Figure 13.3: Stacked histogram of annual counts, with each bar split into category contributions

13.5.3 Stacked histogram: proportions over time

position = "fill" rescales each bin so the bars sum to 1. Every bar is now full height and only the split between colours carries information, which makes the relative composition comparable across years without the total volume getting in the way. Reach for the fill version when the share is the story and the count is a distraction.

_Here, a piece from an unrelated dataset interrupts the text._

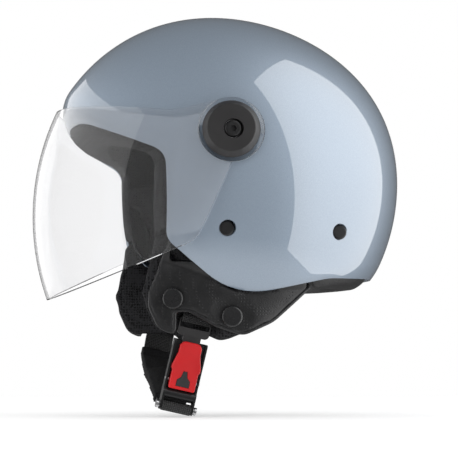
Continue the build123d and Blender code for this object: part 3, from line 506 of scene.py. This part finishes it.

sh2 <- hv_stacked(hist_dta, x_col = "year", group_col = "category",
                  position = "fill")
p_fill <- plot(sh2)

p_fill +
  scale_fill_manual(
    values = c("1" = "pink", "2" = "cyan", "3" = "orangered"),
    labels = c("1" = "Group A", "2" = "Group B", "3" = "Group C"),
    name   = "Category"
  ) +
  scale_color_manual(
    values = c("1" = "pink", "2" = "cyan", "3" = "orangered"),
    guide  = "none"
  ) +
  labs(x = "Year", y = "Proportion") +
  theme_hv_manuscript()

Figure 13.4: Stacked histogram rescaled to proportions, showing category composition over time independent of cohort volume

13.6 Pitfalls

Reading balance off the picture alone. A mirrored histogram that looks symmetric is reassuring, but the SMD is the number a reviewer trusts. Always report the matched or weighted SMD alongside the figure.
Forgetting labels = abs on the y-axis. The lower group’s counts are stored negative so the bars mirror. Without scale_y_continuous(labels = abs) the axis shows negative patient counts, which confuses every reader.
Mapping the wrong overlay column. Pass match_col for matching and weight_col for weighting, not both. The overlay means something different in each mode, and a count overlay on a weighted analysis (or vice versa) is simply wrong.
Confusing count and fill stacked bars. A fill histogram hides volume: a category can hold a steady share while its raw count collapses. If the absolute numbers matter, show the count version too, or you will mislead a reader about how much data sits behind a thin year.